Furthermore, the dispatch on constraints_flow_in includes additional pumping capacity constraints. The constraints are optional and only added to the problem if given as input in the Data field of the nodes. Soft constraints, i.e., constraints with a penalty, are used if the constraints have non-infinite penalty values. For HydroPump nodes, the constraints can be defined for the electricity_resource and water_resource, limiting the flow into of the node.

Minimum constraints for pumping:
\[\begin{aligned} \texttt{flow\_out}[n, t, p] \geq & capacity(n, t, p) \times value(c, t) \qquad & \forall c \in C^{min}\\ \texttt{flow\_out}[n, t, p] + \& \texttt{gen\_penalty\_up}[n, t, p] \geq \\ & capacity(n, t, p) \times value(c, t) \qquad & \forall c \in C^{min} \\ \end{aligned}\]

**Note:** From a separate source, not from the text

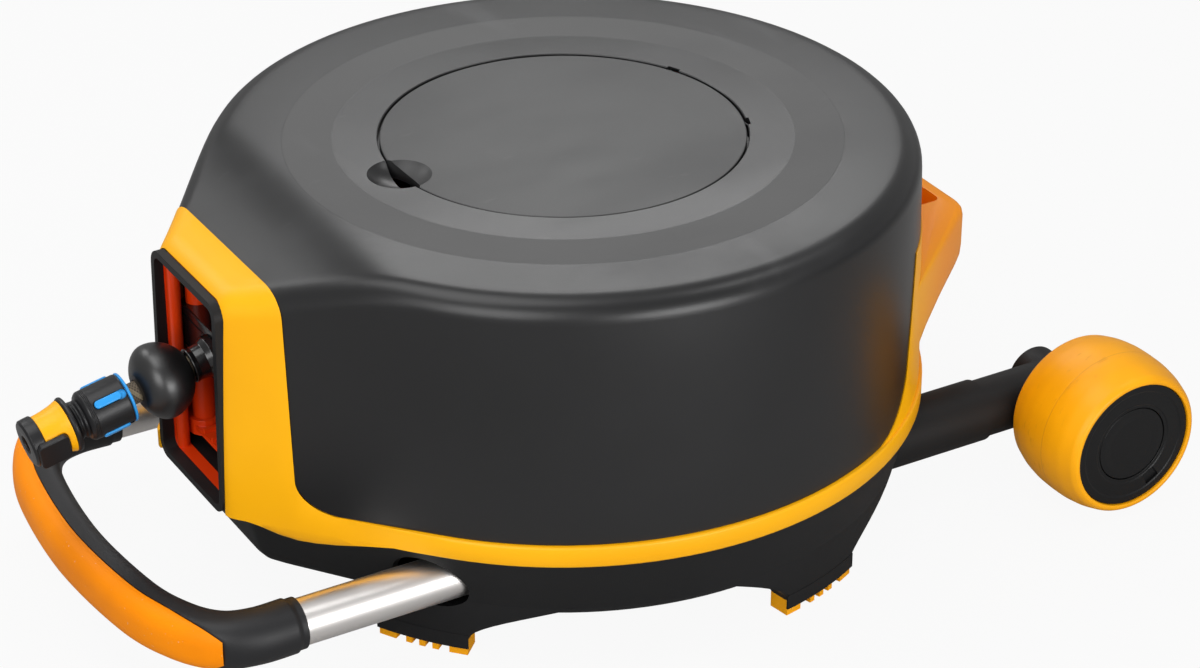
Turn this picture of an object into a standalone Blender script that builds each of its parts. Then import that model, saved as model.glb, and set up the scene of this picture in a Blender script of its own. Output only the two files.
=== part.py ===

Maximum constraints for pumping:
\[\begin{aligned} \texttt{flow\_out}[n, t, p] \leq & capacity(n, t, p) \times value(c, t) \qquad & \forall c \in C^{max}\\ \texttt{flow\_out}[n, t, p] - & \texttt{gen\_penalty\_down}[n, t, p] \leq \\ & capacity(n, t, p) \times value(c, t) \qquad & \forall c \in C^{max} \\ \end{aligned}\]
Scheduling constraints for v:
\[\begin{aligned} \texttt{flow\_out}[n, t, p] = & capacity(n, t, p) \times value(c, t) \qquad & \forall c \in C^{sch}\\ \texttt{flow\_out}[n, t, p] + & \texttt{gen\_penalty\_up}[n, t, p] - \texttt{gen\_penalty\_down}[n, t] = \\ & capacity(n, t, p) \times value(c, t) \qquad & \forall c \in C^{sch} \\ \end{aligned}\]

where $value(c,t)$ returns the relative limit of constraint c and $capacity(n,t, p)$ returns the installed capacity of node n for resource p. The sets $C^{min}$,$C^{max}$, and $C^{sch}$ contain additional minimum, maximum and scheduling constraints, repectively.